Even when my father lived with us, it was as though he was more imagined than real. I have a few images of him – standing hunched over the kitchen sink, too tall to stand comfortably; awkward in a suit at some family occasion, a pink striped dress shirt, a burgundy tie that does not sit flat on his chest; behind the counter at the Italian grocery store where he sometimes worked, a dingy apron tied around his waist.

It does not seem odd to me then that I have a memory of him, but I can no longer recall whether it is memory or imagination, or perhaps something that only happened in a dream. We are walking in the park near my childhood home. I am disappointed about something. He is comforting me, in his way. The air is cool. The leaves are starting to turn, although they are not yet in full color. He walks with the slight limp that would become more pronounced as the years went on. He favors his left leg, so we walk slowly.

There is a bridge over the narrow part of the river that runs through the park. We are standing on it, looking down. Just below the surface there is movement, but it is difficult to see too clearly.

He calls me his “bunny duck,” a name that I loved as a child, but I am now, in this memory, at an age where it makes me blush. I squirm at the utterance. Life is longer than you think, he says. You will get the things you want, but they may come looking different from what you expect.

I ask him what he means by that and he says: I know, it’s hard to understand. But you will, some day. You will see it all come to you, in time. Life is as long as it needs to be.

Just after my daughter was born, S. and N. visited me in Providence. It was August, Z. was just barely a month old. She was at that stage where she would sleep soundly for hours at a time, so we took her to the park, let her sleep there in my arms, while the three of us talked. S. had gotten married the year before. N. was still searching. We were all happy, in our way. Or at least, happy enough to laugh easily in the bright sun. To remember the things we had thought we wanted, and to list what we still thought possible. For me, a move back to New York. For S., a trip to Ireland. For N., to build a house in the Catskill Mountains.
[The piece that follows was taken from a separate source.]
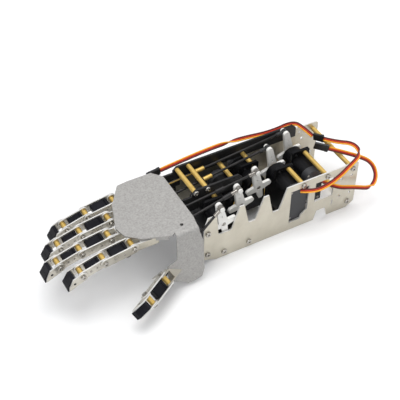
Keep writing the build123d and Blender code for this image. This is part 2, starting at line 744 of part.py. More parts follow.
far_lead, far_path = lead("far lead", [
    (151.3, 18.4, 54.1), (148, 29, 57.5), (142, 40, 60.5), (118, 46, 61.5), (84, 50.5, 63), (45, 48, 62),
    (4, 39, 60),
])
window_lead, window_path = lead("window lead", [
    (103, -34.3, 46), (112, -43, 47.5), (127, -44.5, 48), (141, -43, 52.5), (154, -40, 59.5), (171, -33, 62),
    (175, -16, 61), (163, -3, 58), (157, 8, 56),
])
rear_lead, rear_path = lead("rear lead", [
    (130, -21.2, 40), (137, -39, 38), (158, -43, 30), (178, -41, 23), (190, -36, 36), (183, -27, 51),
    (168, -18, 58), (153, -8, 57),
])
lead_plugs = [plug(far_path, 1, 1), plug(rear_path, 1, 1)]
joined = window_path @ 1
joined_end = far_path @ 0
joined_frame = Plane(
    origin=joined, x_dir=Vector(0, 0, 1).cross(joined_end - joined), z_dir=joined_end - joined
)
lead_plugs.append(joined_frame * Box(
    plug_thickness,
    plug_width,
    (joined_end - joined).length - 1.0,
    align=(Align.CENTER, Align.CENTER, Align.MIN),
))

# Pushrods from the horns to the levers
lever_x = -lever_reach * sin(radians(lever_lean))
lever_z = -lever_reach * cos(radians(lever_lean))
rod_ends = [thumb_frame.origin - thumb_back * lever_reach]
for x, y in zip(knuckle_x, finger_y):
    rod_ends.append(Vector(x + lever_x, y, knuckle_height + lever_z))
for i, name in enumerate(driven):
    write(f"{name}_servo", servo(i))
    write(f"{name}_horn", horn(i))
    end = rod_ends[i]
    start = Vector(*link_centre(i))
    axis = thumb_axis if i == 0 else Vector(0, 1, 0)
    bore = stud_radius + (ball_play if i == 0 else run_fit)
    share = 0.5 if i == 0 else (start.X - front_x - coupler_x) / (start.X - end.X)
    write(f"{name}_pushrod", pushrod(i, end, axis, bore, share))

write("near_side_plate", near_plate)
write("far_side_plate", far_plate)
write("near_wrist_beam", near_beam)
write("far_wrist_beam", far_beam)
write("wrist_bracket", bracket)
write("palm_base", palm_base)
write("palm_cover", cover)
write("knuckle_channels", *channels)
write("knuckle_pins", *all_knuckle_pins)
write("thumb_clevis", clevis)
write("frame_standoffs", *posts, *rear_standoffs)
write("wrist_standoffs", *wrist_standoffs)
write("frame_screws", *screws)
write("far_lead", far_lead)
write("window_lead", window_lead)
write("rear_lead", rear_lead)
write("lead_plugs", *lead_plugs)
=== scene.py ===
import json
from collections import namedtuple
from math import cos, pi, radians, sin

import bmesh
import bpy
from mathutils import Matrix, Vector


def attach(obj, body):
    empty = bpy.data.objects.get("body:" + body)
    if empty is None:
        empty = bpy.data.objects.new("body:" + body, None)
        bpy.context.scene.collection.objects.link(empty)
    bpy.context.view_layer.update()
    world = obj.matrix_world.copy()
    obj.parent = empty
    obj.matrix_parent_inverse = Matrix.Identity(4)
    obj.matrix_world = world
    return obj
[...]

Although I try to resist the impulse to cast a veil of sentimentality over the scene – sitting there, cross-legged on the ground in front of an old stone fountain, which had been dry for decades – it’s hard not to see a kind of untarnished simplicity in that moment, in that afternoon. In that long, sultry summer. It was the last time the three of us were together.

I have a recurring dream in which I am having a dinner party at my home. It starts out as a few people, but suddenly, becomes thirty or forty people, coming to the door, one after the other. I don’t have enough chairs. I haven’t made enough food. I am running around, panicky.

There is always a man – sometimes it is someone I know, have loved, but sometimes it is a stranger. Sometimes, it is my father. He is there, and he wanders around in the background, oddly familiar with my home, as I rush from task to task, trying to accommodate this growing crowd.

In the dream, nothing ends well. The walls of my house fall away. The guests argue over chairs. A child is crying. The man has disappeared. It is at this point that mercifully, I awaken.

My father used to tell me that when I was very little, he would carry me up on his shoulders when we walked down to the park. That he thought I would be scared the first time he lifted me up. You were so quiet, he said. I’d ask your mother did you look happy, were you frightened, and she said no, no, that you were just sitting up there, smiling. He’d say: I held your little hands in mine, and you never made a sound the whole way there. Or the whole way back. At some point, you must have gotten too big to carry that way. But I don’t remember when.